## [Task prompt]
Output the full listing word for word.

## [Information shown]
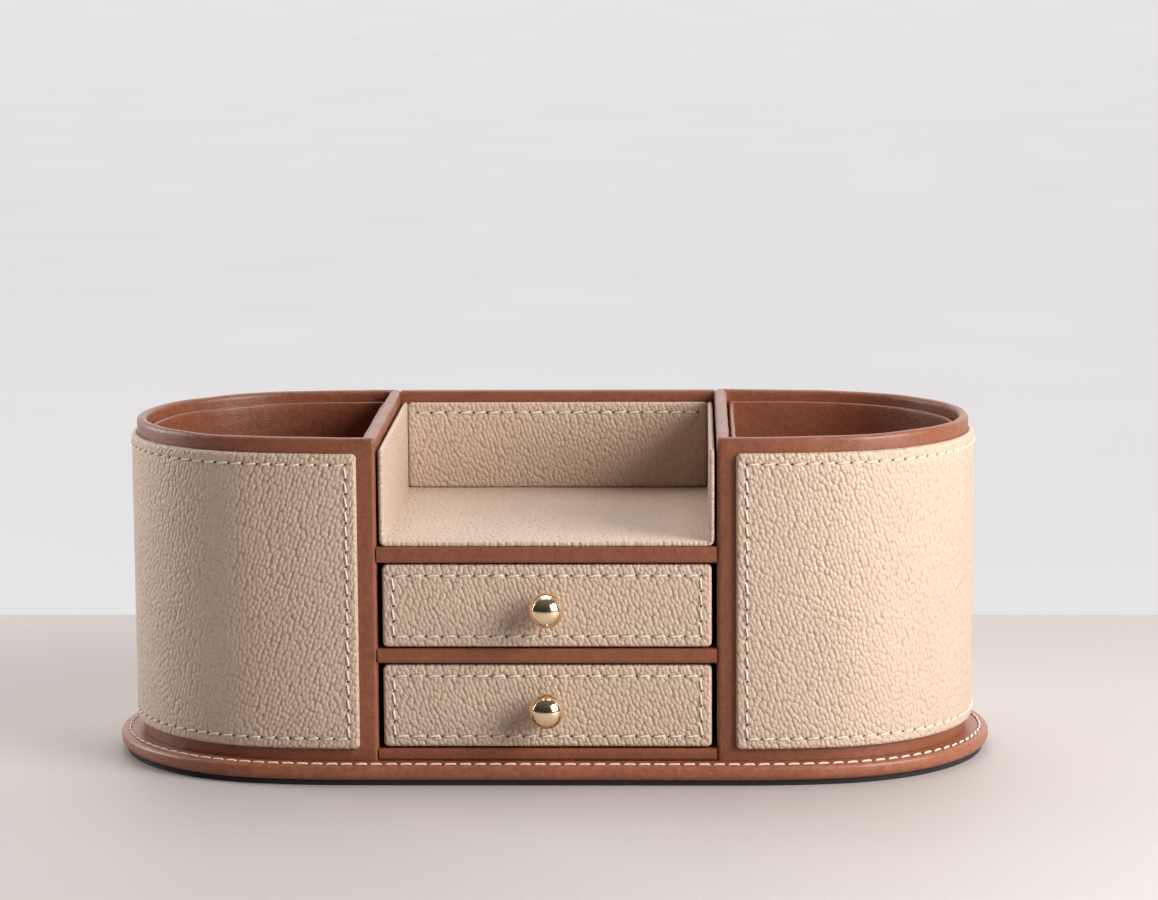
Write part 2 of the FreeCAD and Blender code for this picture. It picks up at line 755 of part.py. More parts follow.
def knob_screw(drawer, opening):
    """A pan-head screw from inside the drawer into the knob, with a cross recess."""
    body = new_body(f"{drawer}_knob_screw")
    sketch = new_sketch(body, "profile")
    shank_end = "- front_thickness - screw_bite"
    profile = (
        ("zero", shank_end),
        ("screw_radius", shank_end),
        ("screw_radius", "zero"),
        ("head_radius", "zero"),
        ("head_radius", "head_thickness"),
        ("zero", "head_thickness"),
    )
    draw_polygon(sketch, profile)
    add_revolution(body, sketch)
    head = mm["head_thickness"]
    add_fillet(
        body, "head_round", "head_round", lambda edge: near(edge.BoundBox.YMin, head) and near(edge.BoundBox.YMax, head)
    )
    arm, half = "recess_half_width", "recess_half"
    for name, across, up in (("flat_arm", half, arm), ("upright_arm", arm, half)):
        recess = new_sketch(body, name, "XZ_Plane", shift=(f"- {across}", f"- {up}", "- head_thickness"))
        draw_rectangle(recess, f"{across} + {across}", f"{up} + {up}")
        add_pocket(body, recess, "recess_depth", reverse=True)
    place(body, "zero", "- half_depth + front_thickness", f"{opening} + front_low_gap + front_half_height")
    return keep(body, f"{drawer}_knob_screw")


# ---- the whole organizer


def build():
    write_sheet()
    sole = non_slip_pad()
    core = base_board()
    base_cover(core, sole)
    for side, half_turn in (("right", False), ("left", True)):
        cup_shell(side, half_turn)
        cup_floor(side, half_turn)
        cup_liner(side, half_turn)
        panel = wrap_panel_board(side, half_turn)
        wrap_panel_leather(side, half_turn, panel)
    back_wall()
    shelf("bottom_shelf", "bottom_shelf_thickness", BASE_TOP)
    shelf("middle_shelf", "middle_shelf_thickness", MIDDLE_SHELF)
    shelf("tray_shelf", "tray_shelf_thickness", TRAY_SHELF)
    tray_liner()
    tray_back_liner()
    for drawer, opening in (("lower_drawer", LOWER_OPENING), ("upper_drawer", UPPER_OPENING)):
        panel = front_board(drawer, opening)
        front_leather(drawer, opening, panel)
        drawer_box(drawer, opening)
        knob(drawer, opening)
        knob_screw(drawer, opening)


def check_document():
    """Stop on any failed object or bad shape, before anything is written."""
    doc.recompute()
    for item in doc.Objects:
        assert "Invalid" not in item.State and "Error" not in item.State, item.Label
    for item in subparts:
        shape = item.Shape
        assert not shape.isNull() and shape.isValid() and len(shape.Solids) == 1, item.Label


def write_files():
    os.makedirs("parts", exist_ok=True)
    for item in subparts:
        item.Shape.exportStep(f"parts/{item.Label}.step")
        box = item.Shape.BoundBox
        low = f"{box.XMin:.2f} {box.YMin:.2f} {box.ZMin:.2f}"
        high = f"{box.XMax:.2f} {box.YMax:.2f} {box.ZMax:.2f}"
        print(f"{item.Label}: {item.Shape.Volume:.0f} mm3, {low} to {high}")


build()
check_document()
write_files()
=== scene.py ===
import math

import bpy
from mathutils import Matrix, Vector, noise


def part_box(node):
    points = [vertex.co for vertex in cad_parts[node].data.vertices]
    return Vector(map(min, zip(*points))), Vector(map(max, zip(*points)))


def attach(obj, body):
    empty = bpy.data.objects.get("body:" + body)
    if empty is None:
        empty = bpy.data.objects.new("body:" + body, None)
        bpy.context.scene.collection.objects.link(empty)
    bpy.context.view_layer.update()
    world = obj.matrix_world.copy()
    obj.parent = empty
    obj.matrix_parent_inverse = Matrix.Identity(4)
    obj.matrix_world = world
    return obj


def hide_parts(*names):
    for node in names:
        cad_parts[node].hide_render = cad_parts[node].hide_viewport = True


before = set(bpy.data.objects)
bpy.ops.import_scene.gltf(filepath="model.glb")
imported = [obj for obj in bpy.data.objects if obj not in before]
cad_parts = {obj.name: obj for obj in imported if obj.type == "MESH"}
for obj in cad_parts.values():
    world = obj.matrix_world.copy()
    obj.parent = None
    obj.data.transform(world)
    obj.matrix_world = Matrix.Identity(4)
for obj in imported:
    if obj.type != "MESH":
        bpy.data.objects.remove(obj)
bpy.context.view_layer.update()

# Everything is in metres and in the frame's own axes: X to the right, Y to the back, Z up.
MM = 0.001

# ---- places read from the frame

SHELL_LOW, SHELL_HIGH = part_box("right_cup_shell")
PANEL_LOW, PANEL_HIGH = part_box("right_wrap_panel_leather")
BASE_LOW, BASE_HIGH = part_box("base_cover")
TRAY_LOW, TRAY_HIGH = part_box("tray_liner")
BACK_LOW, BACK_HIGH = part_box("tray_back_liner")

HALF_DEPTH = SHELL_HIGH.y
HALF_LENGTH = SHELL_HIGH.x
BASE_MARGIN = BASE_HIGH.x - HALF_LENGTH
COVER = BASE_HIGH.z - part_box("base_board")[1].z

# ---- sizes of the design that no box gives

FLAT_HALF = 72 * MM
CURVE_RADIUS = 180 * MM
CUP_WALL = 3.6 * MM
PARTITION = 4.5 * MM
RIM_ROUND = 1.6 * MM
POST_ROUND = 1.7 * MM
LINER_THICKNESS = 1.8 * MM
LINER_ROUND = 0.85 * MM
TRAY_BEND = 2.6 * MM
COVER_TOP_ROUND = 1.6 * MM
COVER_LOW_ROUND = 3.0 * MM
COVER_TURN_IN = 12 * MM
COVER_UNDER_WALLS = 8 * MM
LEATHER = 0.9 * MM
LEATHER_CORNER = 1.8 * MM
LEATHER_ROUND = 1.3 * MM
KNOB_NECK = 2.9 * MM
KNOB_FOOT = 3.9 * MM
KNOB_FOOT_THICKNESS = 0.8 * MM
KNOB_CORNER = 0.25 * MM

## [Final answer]
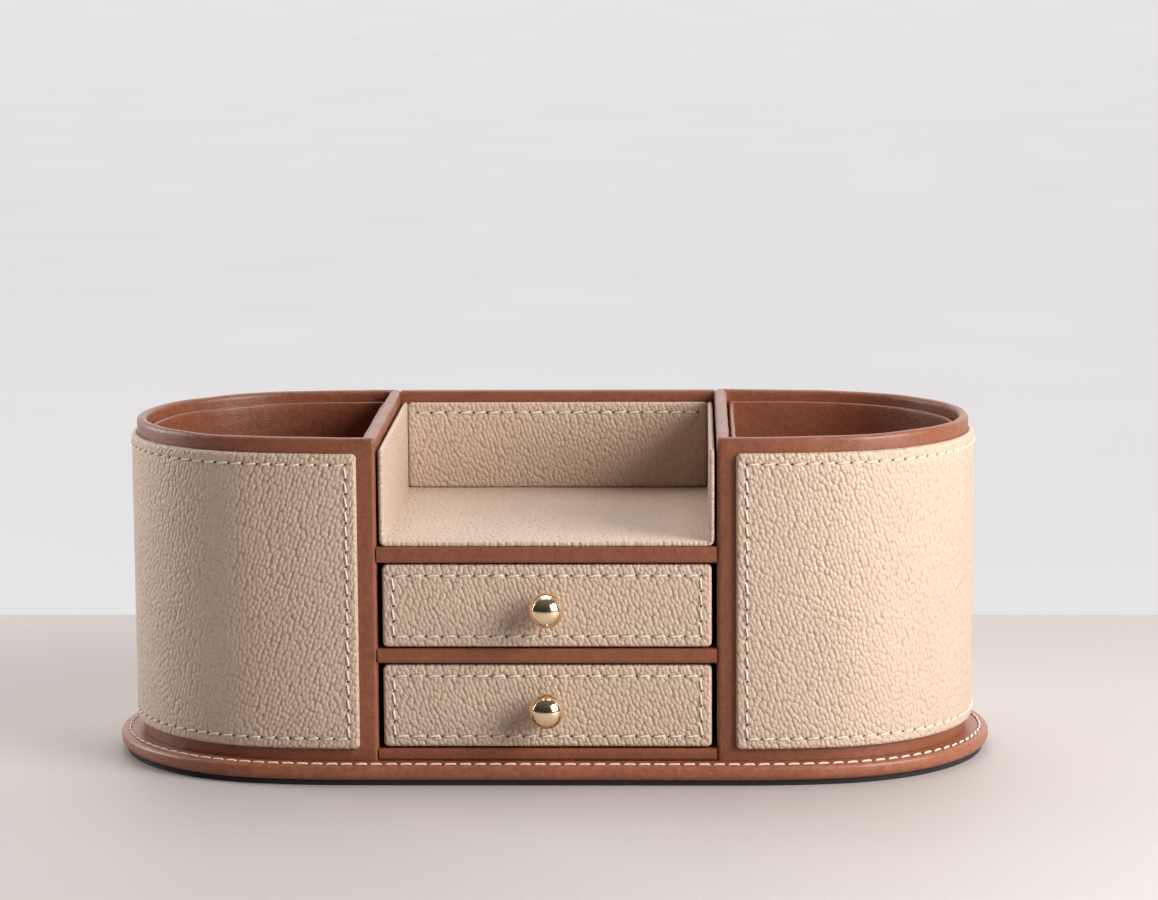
Write part 2 of the FreeCAD and Blender code for this picture. It picks up at line 755 of part.py. More parts follow.
def knob_screw(drawer, opening):
    """A pan-head screw from inside the drawer into the knob, with a cross recess."""
    body = new_body(f"{drawer}_knob_screw")
    sketch = new_sketch(body, "profile")
    shank_end = "- front_thickness - screw_bite"
    profile = (
        ("zero", shank_end),
        ("screw_radius", shank_end),
        ("screw_radius", "zero"),
        ("head_radius", "zero"),
        ("head_radius", "head_thickness"),
        ("zero", "head_thickness"),
    )
    draw_polygon(sketch, profile)
    add_revolution(body, sketch)
    head = mm["head_thickness"]
    add_fillet(
        body, "head_round", "head_round", lambda edge: near(edge.BoundBox.YMin, head) and near(edge.BoundBox.YMax, head)
    )
    arm, half = "recess_half_width", "recess_half"
    for name, across, up in (("flat_arm", half, arm), ("upright_arm", arm, half)):
        recess = new_sketch(body, name, "XZ_Plane", shift=(f"- {across}", f"- {up}", "- head_thickness"))
        draw_rectangle(recess, f"{across} + {across}", f"{up} + {up}")
        add_pocket(body, recess, "recess_depth", reverse=True)
    place(body, "zero", "- half_depth + front_thickness", f"{opening} + front_low_gap + front_half_height")
    return keep(body, f"{drawer}_knob_screw")


# ---- the whole organizer


def build():
    write_sheet()
    sole = non_slip_pad()
    core = base_board()
    base_cover(core, sole)
    for side, half_turn in (("right", False), ("left", True)):
        cup_shell(side, half_turn)
        cup_floor(side, half_turn)
        cup_liner(side, half_turn)
        panel = wrap_panel_board(side, half_turn)
        wrap_panel_leather(side, half_turn, panel)
    back_wall()
    shelf("bottom_shelf", "bottom_shelf_thickness", BASE_TOP)
    shelf("middle_shelf", "middle_shelf_thickness", MIDDLE_SHELF)
    shelf("tray_shelf", "tray_shelf_thickness", TRAY_SHELF)
    tray_liner()
    tray_back_liner()
    for drawer, opening in (("lower_drawer", LOWER_OPENING), ("upper_drawer", UPPER_OPENING)):
        panel = front_board(drawer, opening)
        front_leather(drawer, opening, panel)
        drawer_box(drawer, opening)
        knob(drawer, opening)
        knob_screw(drawer, opening)


def check_document():
    """Stop on any failed object or bad shape, before anything is written."""
    doc.recompute()
    for item in doc.Objects:
        assert "Invalid" not in item.State and "Error" not in item.State, item.Label
    for item in subparts:
        shape = item.Shape
        assert not shape.isNull() and shape.isValid() and len(shape.Solids) == 1, item.Label


def write_files():
    os.makedirs("parts", exist_ok=True)
    for item in subparts:
        item.Shape.exportStep(f"parts/{item.Label}.step")
        box = item.Shape.BoundBox
        low = f"{box.XMin:.2f} {box.YMin:.2f} {box.ZMin:.2f}"
        high = f"{box.XMax:.2f} {box.YMax:.2f} {box.ZMax:.2f}"
        print(f"{item.Label}: {item.Shape.Volume:.0f} mm3, {low} to {high}")


build()
check_document()
write_files()
=== scene.py ===
import math

import bpy
from mathutils import Matrix, Vector, noise


def part_box(node):
    points = [vertex.co for vertex in cad_parts[node].data.vertices]
    return Vector(map(min, zip(*points))), Vector(map(max, zip(*points)))


def attach(obj, body):
    empty = bpy.data.objects.get("body:" + body)
    if empty is None:
        empty = bpy.data.objects.new("body:" + body, None)
        bpy.context.scene.collection.objects.link(empty)
    bpy.context.view_layer.update()
    world = obj.matrix_world.copy()
    obj.parent = empty
    obj.matrix_parent_inverse = Matrix.Identity(4)
    obj.matrix_world = world
    return obj


def hide_parts(*names):
    for node in names:
        cad_parts[node].hide_render = cad_parts[node].hide_viewport = True


before = set(bpy.data.objects)
bpy.ops.import_scene.gltf(filepath="model.glb")
imported = [obj for obj in bpy.data.objects if obj not in before]
cad_parts = {obj.name: obj for obj in imported if obj.type == "MESH"}
for obj in cad_parts.values():
    world = obj.matrix_world.copy()
    obj.parent = None
    obj.data.transform(world)
    obj.matrix_world = Matrix.Identity(4)
for obj in imported:
    if obj.type != "MESH":
        bpy.data.objects.remove(obj)
bpy.context.view_layer.update()

# Everything is in metres and in the frame's own axes: X to the right, Y to the back, Z up.
MM = 0.001

# ---- places read from the frame

SHELL_LOW, SHELL_HIGH = part_box("right_cup_shell")
PANEL_LOW, PANEL_HIGH = part_box("right_wrap_panel_leather")
BASE_LOW, BASE_HIGH = part_box("base_cover")
TRAY_LOW, TRAY_HIGH = part_box("tray_liner")
BACK_LOW, BACK_HIGH = part_box("tray_back_liner")

HALF_DEPTH = SHELL_HIGH.y
HALF_LENGTH = SHELL_HIGH.x
BASE_MARGIN = BASE_HIGH.x - HALF_LENGTH
COVER = BASE_HIGH.z - part_box("base_board")[1].z

# ---- sizes of the design that no box gives

FLAT_HALF = 72 * MM
CURVE_RADIUS = 180 * MM
CUP_WALL = 3.6 * MM
PARTITION = 4.5 * MM
RIM_ROUND = 1.6 * MM
POST_ROUND = 1.7 * MM
LINER_THICKNESS = 1.8 * MM
LINER_ROUND = 0.85 * MM
TRAY_BEND = 2.6 * MM
COVER_TOP_ROUND = 1.6 * MM
COVER_LOW_ROUND = 3.0 * MM
COVER_TURN_IN = 12 * MM
COVER_UNDER_WALLS = 8 * MM
LEATHER = 0.9 * MM
LEATHER_CORNER = 1.8 * MM
LEATHER_ROUND = 1.3 * MM
KNOB_NECK = 2.9 * MM
KNOB_FOOT = 3.9 * MM
KNOB_FOOT_THICKNESS = 0.8 * MM
KNOB_CORNER = 0.25 * MM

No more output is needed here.